Arches Trademark and Branding Policy

The Arches trademarks, including the Arches name and logos, are owned by the Getty Conservation Institute and World Monuments Fund. The Arches project is now preparing a trademark and branding policy, which will likely be modeled after the Model Trademark Guidelines for open source software projects. In the meantime, please send questions to the Arches project at:

Reporting Code of Conduct Issues

We encourage members of the Arches community to resolve issues on their own whenever possible.
If you believe that the Arches Community Code of Conduct is being violated and you are unable to resolve the issue, please feel free to report your concerns by contacting the Arches project team at: Your report will be addressed as soon as possible.

All reports will be handled with discretion.

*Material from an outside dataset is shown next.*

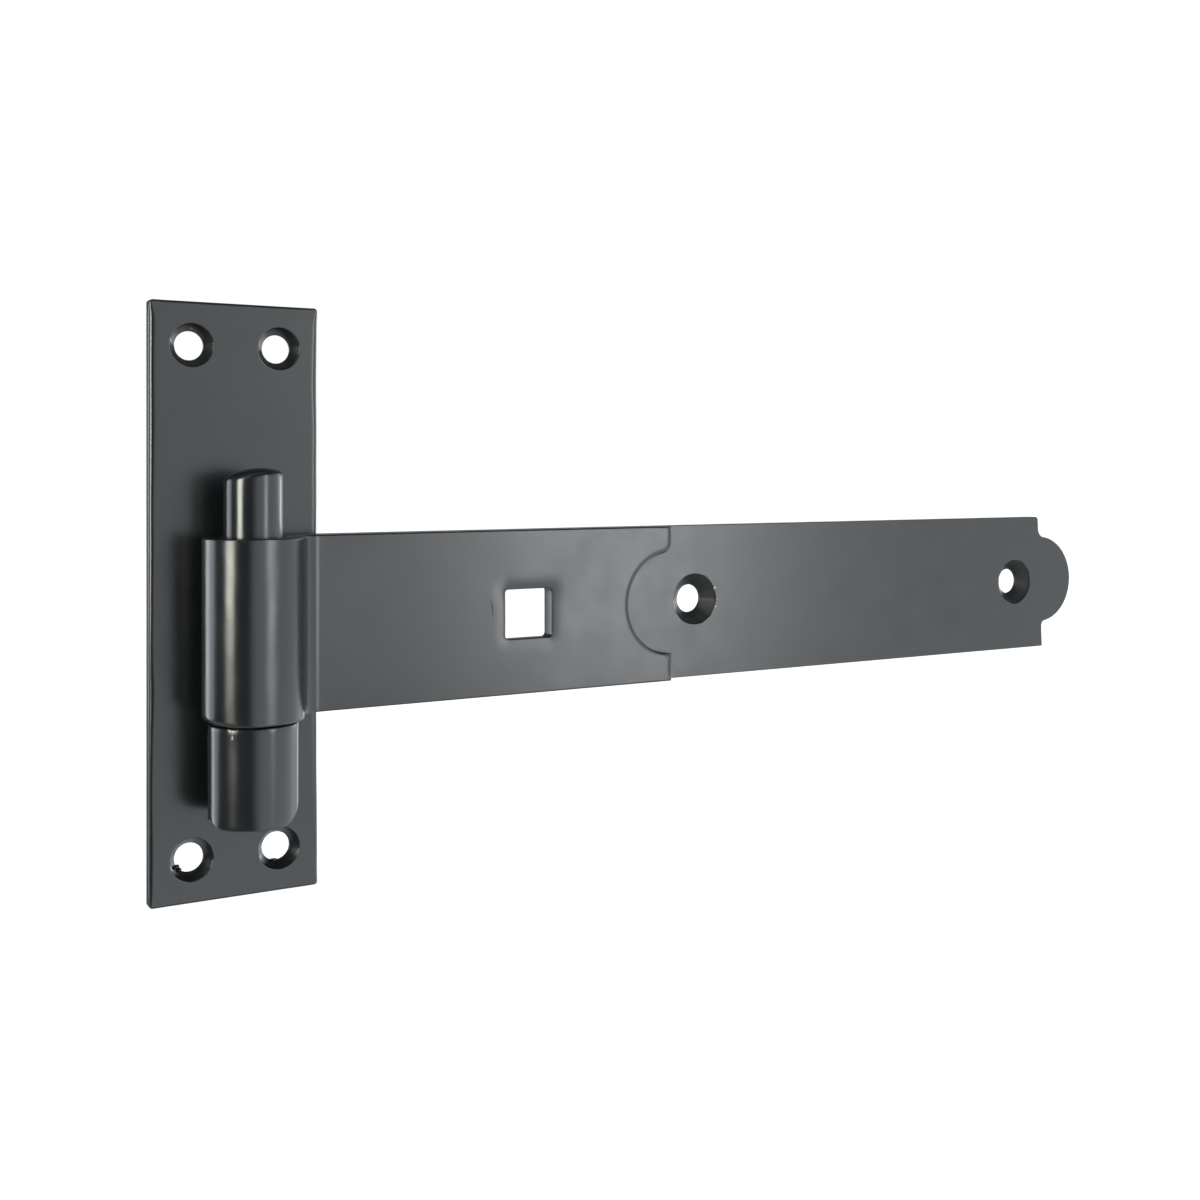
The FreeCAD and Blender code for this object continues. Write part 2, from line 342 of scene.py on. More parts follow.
# Where the coat is knocked off: place and radius in millimetres, and how brown the steel has gone.
BARE_SPOTS = (
    ((-7.2, -22.0, -25.75), 0.9, 0.0),
    ((-6.2, -22.8, -25.8), 1.1, 0.0),
    ((-5.0, -23.6, -25.8), 0.8, 0.0),
    ((-3.9, -24.3, -25.85), 0.6, 0.0),
    ((-6.7, -22.7, -27.6), 1.1, 0.0),
    ((128.0, -8.7, -2.0), 0.9, 0.0),
    ((128.4, -8.7, -4.6), 0.9, 0.0),
    ((128.1, -8.7, -7.2), 0.9, 0.0),
    ((-10.8, -0.6, 60.45), 2.2, 1.0),
    ((-9.6, -0.6, 60.5), 2.2, 1.0),
)
# Balls that take in the band's countersinks, where the powder goes on thin and bakes duller, in millimetres.
DRY_SPOTS = ((121.5, -10.75, -4.8), (240.0, -10.75, -4.8))
DRY_REACH = 7.05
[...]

In your report please include:

  • Your contact information.
  • Names (real, nicknames, or pseudonyms) of any individuals involved. If there are additional witnesses, please include them as well. Your account of what occurred, and if you believe the incident is ongoing. If there is a publicly available record (e.g. a mailing list archive or a public IRC logger), please include a link.
  • Any additional information that may be helpful.

After filing a report, the Arches project team will contact you personally, review the incident, follow up with any additional questions, and make a decision as to how to respond. Where additional perspectives are needed, the team may seek insight from others with relevant expertise or experience. Parties involved in the report are never part of the team reviewing the alleged violation.

Anyone asked to stop unacceptable behavior is expected to comply immediately. If an individual engages in unacceptable behavior, the Arches project team may take any action they deem appropriate, including a ban from the community.



Much of this code of conduct, particularly its guidelines for commercial entities, was prepared by Open Tech Strategies, which advises the Arches project on open source issues. Its general guidelines for participation are based on the template established by the TODO Group and used by numerous other large communities (e.g., Facebook, Yahoo, Twitter, GitHub).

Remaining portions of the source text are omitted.